Anyone seen Confidence Intervals Change Drastically?

  • 5 November 2018
  • 4 replies
  • 10 views

Hi there,

Has anyone seen drastic changes to their variants’ performance over time?

In one test w/ 4 variants, I had a top performing challenger (~3k impressions each for test & control) where the top performer reached 30% performance & 97% confidence after 1 day. After reaching 10k per treatment, it’s only 17% confident that it’s 1% stronger.

While I’m more inclined to trust the version with more impressions generally, i’m bewildered by what’s going on:

  • My GA numbers have flatlined to almost 0 but conversions are still coming in on unbounce steadily.
  • this is the second test where a strong performer does an about face as it gains more traffic.

The 2016 unbounce fall lookbook also shows a lot of winning results with 2k-5k visitors so while I lean towards more traffic, i’m curious how much folks are allowing in their tests.

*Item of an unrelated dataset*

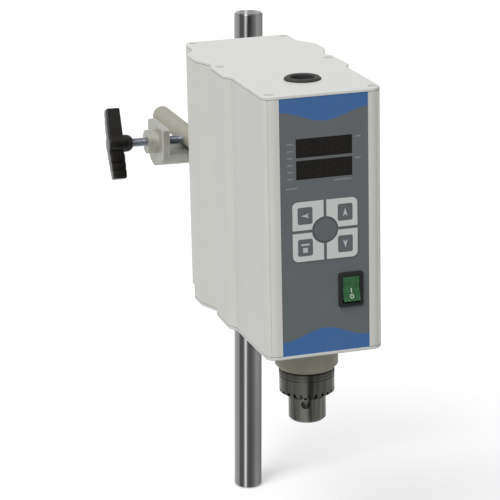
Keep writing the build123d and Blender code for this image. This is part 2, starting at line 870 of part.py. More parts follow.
def make_chuck_body():
    body = turned((0, 0), (nose_radius - nose_mouth_radius, 0), (nose_radius, nose_mouth_radius),
                  (nose_radius, nut_low - 0.3), (chuck_groove_radius, nut_low - 0.3),
                  (chuck_groove_radius, nut_high + 0.3), (chuck_back_radius, nut_high + 0.3),
                  (chuck_back_radius, chuck_back_top), (0, chuck_back_top))
    body -= rod_between(spindle_bore_radius, -1, chuck_back_top + 1)
    body -= rod_between(spindle_nose_radius, chuck_back_top - spindle_nose_length, chuck_back_top + 1)
    for turn in jaw_turns():
        body -= jaw_axis_place(turn) * rod_between(jaw_radius + jaw_bore_fit, -6, jaw_tail_level / cos(radians(jaw_angle)) + 2)
    for i in range(jaw_count):
        hole = Rot(0, 0, key_hole_turn + 360.0 / jaw_count * i) * Pos(nose_radius - key_hole_depth, 0, key_hole_level)
        body -= hole * Rot(0, 90, 0) * rod_between(key_hole_radius, 0, key_hole_depth + 1)
    return in_chuck(body)


def make_chuck_sleeve():
    inner = nose_radius + sleeve_fit
    groove = knurl_low
    sleeve = turned((inner, sleeve_bevel_low), (sleeve_bevel_radius, sleeve_bevel_low),
                    (sleeve_radius, sleeve_bevel_high), (sleeve_radius, groove - knurl_groove_width),
                    (sleeve_radius - knurl_groove_depth, groove - knurl_groove_width),
                    (sleeve_radius - knurl_groove_depth, groove), (sleeve_radius, groove),
                    (sleeve_radius, sleeve_top - 0.7), (sleeve_radius - 0.7, sleeve_top),
                    (jaw_space_radius, sleeve_top), (jaw_space_radius, nut_high),
                    (nut_radius, nut_high), (nut_radius, nut_low), (sleeve_relief_radius, nut_low),
                    (inner, sleeve_relief_level))
    cone_angle = 90 - 180 / pi * asin((sleeve_bevel_radius - sleeve_radius) / sqrt(
        (sleeve_bevel_radius - sleeve_radius) ** 2 + (sleeve_bevel_high - sleeve_bevel_low) ** 2))
    middle_radius = (sleeve_radius + sleeve_bevel_radius) / 2
    middle_level = (sleeve_bevel_high + sleeve_bevel_low) / 2
    for i in range(sleeve_teeth):
        slot = Box(tooth_slot_depth * 2, tooth_slot_width, sleeve_radius)
        place = Rot(0, 0, 360.0 / sleeve_teeth * i) * Pos(middle_radius, 0, middle_level) * Rot(0, cone_angle - 90, 0)
        sleeve -= place * slot
    return in_chuck(sleeve)


def make_chuck_nut():
    # A threaded ring in two halves. Its cone is parallel to the jaws.
    slope = tan(radians(jaw_angle))
    reach = (jaw_radius + jaw_bore_fit) / cos(radians(jaw_angle))
    low = jaw_mouth_offset + nut_low * slope + reach
    high = jaw_mouth_offset + nut_high * slope + reach
    nut = turned((low, nut_low), (nut_radius, nut_low), (nut_radius, nut_high), (high, nut_high))
    nut -= Box(2 * nut_radius + 2, nut_split, 2 * nut_high + 2)
    return in_chuck(nut)


def make_jaw(turn):
    # Shaped closed, where the jaws meet, then slid up its line to where it rests open.
    travel = jaw_travel()
    closed_tip = jaw_tip_level - travel * cos(radians(jaw_angle))
    slope_length = jaw_tail_level / cos(radians(jaw_angle))
    bar = rod_between(jaw_radius, -jaw_tail_level, slope_length + 1)
    bar = Pos(jaw_mouth_offset, 0, 0) * Rot(0, jaw_angle, 0) * bar
    open_shift = (travel * sin(radians(jaw_angle)), 0, travel * cos(radians(jaw_angle)))
    tail = jaw_tail_level - open_shift[2]
    wedge = make_face(Polyline((jaw_closed_radius, 0), (jaw_tail_level, -jaw_tail_level * sqrt(3)),
                               (jaw_tail_level, jaw_tail_level * sqrt(3)), close=True))
    sector = extrude(Pos(0, 0, closed_tip) * wedge, tail - closed_tip)
    jaw = Pos(*open_shift) * (bar & sector)
    jaw &= rod_between(jaw_tail_radius, -jaw_tail_level, jaw_tail_level + 1)
    return in_chuck(Rot(0, 0, turn) * jaw)


# Clamp, made in its own axes and then set on the arm
def in_clamp(shape):
    return Pos(0, clamp_reach, arm_level) * Rot(0, clamp_tilt, 0) * shape


def leg_outer():
    return jaw_depth + leg_thickness


def groove_points(radius, half):
    # Depth of a groove of 120 degrees that a round bar of that radius lies in: its apex and its mouth.
    apex = radius / cos(radians(30))
    mouth = (radius - half * sin(radians(30))) / cos(radians(30))
    return apex, mouth


def make_clamp_body():
    rod_leg = rod_spacing + leg_outer()
    points = (
        (-clamp_front, clamp_top, clamp_small_radius),
        (-clamp_front, -clamp_floor + clamp_front_bevel, clamp_small_radius),
        (-clamp_front + clamp_front_bevel, -clamp_floor, clamp_small_radius),
        (clamp_keel_reach, -clamp_keel, clamp_corner_radius),
        (clamp_rear - 3, -clamp_heel, clamp_corner_radius),
        (clamp_rear, 0, clamp_corner_radius),
        (clamp_rear, clamp_top, clamp_small_radius),
    )
    path = FilletPolyline(*[(-leg_outer(), v, w) for v, w, r in points], radius=[r for v, w, r in points], close=True)
    body = extrude(make_face(path), leg_outer() + rod_leg, dir=(1, 0, 0))
    body = chamfer(body.faces().sort_by(Axis.X)[0].edges(), clamp_edge)
    body = chamfer(body.faces().sort_by(Axis.X)[-1].edges(), clamp_edge)
    tall = clamp_keel + clamp_top
    apex, mouth = groove_points(arm_radius + jaw_fit, arm_jaw_half)
    slot = make_face(Polyline((-jaw_depth, 0, -arm_jaw_half), (mouth, 0, -arm_jaw_half), (apex, 0, 0),
                              (mouth, 0, arm_jaw_half), (mouth, 0, tall), (-jaw_depth, 0, tall), close=True))
    body -= extrude(slot, clamp_rear + clamp_front, dir=(0, 1, 0), both=True)
    apex, mouth = groove_points(rod_radius + jaw_fit, rod_jaw_half)
    rear = clamp_rear + clamp_front
    slot = make_face(Polyline((rod_spacing + jaw_depth, -rod_jaw_half, 0), (rod_spacing - mouth, -rod_jaw_half, 0),
                              (rod_spacing - apex, 0, 0), (rod_spacing - mouth, rod_jaw_half, 0),
                              (rod_spacing - mouth, rear, 0), (rod_spacing + jaw_depth, rear, 0), close=True))
    body -= extrude(slot, tall, dir=(0, 0, 1), both=True)
    for start, end in ((-leg_outer() - boss_length, -leg_outer() + clamp_edge), (rod_leg - clamp_edge, rod_leg + boss_length)):
        body += Pos(start, 0, 0) * Rot(0, 90, 0) * rod_between(boss_radius, 0, end - start)
    for start, end in ((-leg_outer() - boss_length - 1, -jaw_depth + 1), (rod_spacing + jaw_depth - 1, rod_leg + boss_length + 1)):
        body -= Pos(start, 0, 0) * Rot(0, 90, 0) * rod_between(screw_radius + screw_fit, 0, end - start)
    return in_clamp(body)


def make_pad(tip):
    # Built for the arm side, pointing along +u, its face at tip.
    return Pos(tip - pad_thickness, 0, 0) * Rot(0, 90, 0) * rod_between(pad_radius, 0, pad_thickness)


def make_screw(tip, head):
    shank = rod_between(screw_radius, 0, tip - pad_thickness - head)
    shank = chamfer(shank.faces().sort_by(Axis.Z)[-1].edges(), 0.6)
    return Pos(head, 0, 0) * Rot(0, 90, 0) * shank


def make_knob(head, turn):
    # Two wings, bowed on the outside, on a round hub that ends where the free screw starts.
    half = knob_length / 2
    inner = -knob_hub_length
    outer_end = inner - knob_end
    outer_middle = inner - knob_waist
    edges = Wire([
        Line((inner, 0, -half), (inner, 0, half)).edge(),
        Line((inner, 0, half), (outer_end, 0, half)).edge(),
        ThreePointArc((outer_end, 0, half), (outer_middle, 0, 0), (outer_end, 0, -half)).edge(),
        Line((outer_end, 0, -half), (inner, 0, -half)).edge(),
    ])
    wings = extrude(make_face(edges), knob_width / 2, dir=(0, 1, 0), both=True)
    wings = fillet(wings.edges(), knob_edge)
    hub = Pos(inner - 1, 0, 0) * Rot(0, 90, 0) * Cone(
        knob_hub_radius + 0.6, knob_hub_radius - 0.6, knob_hub_length + 1, align=(Align.CENTER, Align.CENTER, Align.MIN))
    knob = wings + hub
    return Pos(head, 0, 0) * Rot(turn, 0, 0) * knob


def arm_screw_set():
    tip = -arm_radius - pad_gap
    head = -leg_outer() - boss_length - screw_free_length
    return make_pad(tip), make_screw(tip, head), make_knob(head, arm_knob_turn)


def rod_screw_set():
    # The same set turned round to press on the rod from the far side.
    tip = -rod_radius - pad_gap
    head = -leg_outer() - boss_length - screw_free_length
    turn = Pos(rod_spacing, 0, 0) * Rot(0, 0, 180)
    return [turn * piece for piece in (make_pad(tip), make_screw(tip, head), make_knob(head, rod_knob_turn))]


def make_stand_rod():
    rod = rod_between(rod_radius, -rod_below, rod_above, rod_spacing, 0)
    ends = rod.faces().filter_by(GeomType.PLANE)
    return in_clamp(chamfer([edge for face in ends for edge in face.edges()], rod_end_bevel))


def main():
    os.makedirs("parts", exist_ok=True)
    save(make_case(), "case")
    bore = rod_between(ring_neck_radius, case_high - 1, top_face + 1)
    save(make_cover(case_high, True) - bore, "top_cover")
    collar_hole = rod_between(collar_radius, -1, cover_thickness + 1)
    bottom_cover = make_cover(0, False) - collar_hole
    for x, y in post_places():
        bottom_cover -= cover_screw(x, y, False)
    for x, y in collar_screw_places():
        bottom_cover -= collar_screw(x, y)
    save(bottom_cover, "bottom_cover")
    places = cover_screw_places()
    save_group([cover_screw(x, y, True) for x, y in places], "top_cover_screws")
    save_group([cover_screw(x, y, False) for x, y in places + post_places()], "bottom_cover_screws")
    save(make_panel(), "front_panel")
    save(make_window(upper_window_level), "upper_display_window")
    save(make_window(lower_window_level), "lower_display_window")
    for name, (side, row) in corner_keys.items():
        save(make_key(lambda grow, front, back: keypad_piece(side, row, grow, front, back)), name)
    save(make_key(middle_key_piece), "mode_key")
    save(make_switch_bezel(), "switch_body")
    save(make_rocker(), "switch_rocker")
    save(make_shaft_ring(), "shaft_hole_ring")

    save(make_collar(), "bearing_housing")
    save_group([collar_screw(x, y) for x, y in collar_screw_places()], "bearing_housing_screws")
    levels = (lower_bearing_level, upper_bearing_level)
    save_group([make_outer_ring(level) for level in levels], "bearing_outer_rings")
    inner_radius = bearing_bore_radius + bearing_ring
    save_group([tube_between(inner_radius, bearing_bore_radius, level, level + bearing_width) for level in levels],
               "bearing_inner_rings")
    save(make_spindle(), "spindle")
    save_group([tube_between(retaining_ring_radius, bearing_bore_radius, level + bearing_width,
                             level + bearing_width + retaining_ring_thickness) for level in levels],
               "retaining_rings")
    save(make_pulley(spindle_pitch_radius, bearing_bore_radius, 0), "spindle_pulley")
    save(make_pulley(motor_pitch_radius, motor_shaft_radius, motor_y), "motor_pulley")
    save(make_belt(), "drive_belt")
    save(make_drive_plate(), "drive_plate")
    save_group(make_posts(), "drive_plate_posts")
    save_group([cap_screw(x, y, drive_plate_top, drive_plate_top - post_screw_length - 6, post_screw_radius)
                for x, y in post_places()]
               + [cap_screw(x, y, drive_plate_top, drive_plate_level - 5, post_screw_radius)
                  for x, y in motor_screw_places()], "drive_plate_screws")
    save(make_motor(), "motor_can")
    save(make_motor_bell(), "motor_end_bell")
    save(make_motor_shaft(), "motor_shaft")
    save(make_control_board(), "control_board")
    save_group(make_board_spacers(), "control_board_spacers")
    save_group([make_key_switch(x, z) for x, z in key_centres().values()], "key_switches")
    save_group([make_display_module(level) for level in (upper_window_level, lower_window_level)],
               "display_modules")
    save(make_power_board(), "power_board")
    save_group(make_power_spacers(), "power_board_spacers")
    save(make_transformer(), "transformer")
    save(make_inlet(), "mains_inlet")
    save_group(make_inlet_pins(), "mains_inlet_pins")

    save(make_arm_flange(), "arm_flange")
    save_group([make_arm_screw(x, z) for x, z in arm_screw_places()], "arm_flange_screws")
    save(make_backing_plate(), "arm_backing_plate")
    save(make_arm_nut(), "arm_nut")
    save(make_arm(), "support_arm")

    save(make_chuck_body(), "chuck_body")
    save(make_chuck_sleeve(), "chuck_sleeve")
    save(make_chuck_nut(), "chuck_nut")
    for number, turn in enumerate(jaw_turns(), start=1):
        save(make_jaw(turn), f"chuck_jaw_{number}")

    save(make_clamp_body(), "clamp_body")
    for prefix, pieces in (("arm", arm_screw_set()), ("rod", rod_screw_set())):
        for piece, name in zip(pieces, ("pad", "screw", "knob")):
            save(in_clamp(piece), f"{prefix}_clamp_{name}")
    save(make_stand_rod(), "stand_rod")
    print("jaw travel", round(jaw_travel(), 3))


main()
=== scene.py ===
from math import cos, pi, radians, sin
import bpy
import numpy as np
from mathutils import Matrix, Vector
from mathutils.bvhtree import BVHTree


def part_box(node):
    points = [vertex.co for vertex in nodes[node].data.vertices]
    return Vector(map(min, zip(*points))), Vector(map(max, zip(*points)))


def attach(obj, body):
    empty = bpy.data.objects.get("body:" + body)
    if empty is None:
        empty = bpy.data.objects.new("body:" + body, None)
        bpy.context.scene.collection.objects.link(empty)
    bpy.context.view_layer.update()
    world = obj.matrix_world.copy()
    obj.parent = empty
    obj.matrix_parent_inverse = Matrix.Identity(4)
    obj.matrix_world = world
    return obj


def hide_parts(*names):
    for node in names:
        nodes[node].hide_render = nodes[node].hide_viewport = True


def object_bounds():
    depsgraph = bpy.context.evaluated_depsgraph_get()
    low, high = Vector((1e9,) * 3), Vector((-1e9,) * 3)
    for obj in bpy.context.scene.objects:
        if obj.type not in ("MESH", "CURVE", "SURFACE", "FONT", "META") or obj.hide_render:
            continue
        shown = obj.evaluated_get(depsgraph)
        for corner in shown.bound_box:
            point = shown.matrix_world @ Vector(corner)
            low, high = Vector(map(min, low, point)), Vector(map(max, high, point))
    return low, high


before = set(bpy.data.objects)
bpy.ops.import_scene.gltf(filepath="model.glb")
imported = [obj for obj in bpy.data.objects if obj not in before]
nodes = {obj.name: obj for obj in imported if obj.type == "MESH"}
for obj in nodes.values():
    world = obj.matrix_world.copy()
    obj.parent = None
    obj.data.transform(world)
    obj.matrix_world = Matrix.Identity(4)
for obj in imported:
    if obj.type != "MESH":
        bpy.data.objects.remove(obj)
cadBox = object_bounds()
print("frame loaded,", len(nodes), "nodes")

# Sizes are in metres. These are shared by several pieces
millimetre = 0.001
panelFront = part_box("front_panel")[0][1]
printLift = 0.03 * millimetre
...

My main KPI is a purchase (ie full sign up for subscription). thanks!


4 replies

Userlevel 7
Badge +3

Hi @alviny,

There are quite a few questions and assumptions in your post so I’ll try to get to each one:

  • “GA numbers have flatlined” - If you are still pushing traffic to your landing page(s) and your GA data is not registering it, I would have to assume there is something wrong with your GA setup. Maybe someone in your organization changed something in your setup after testing has began. (Happens a lot in large organizations and a lot of people with access to GTM).

  • “this is the second test…” - This actually happens quite often and that’s why it’s important to have your statistics for A/B testing down to a T. You need to calculate the sample size you’ll need before you actually begin testing.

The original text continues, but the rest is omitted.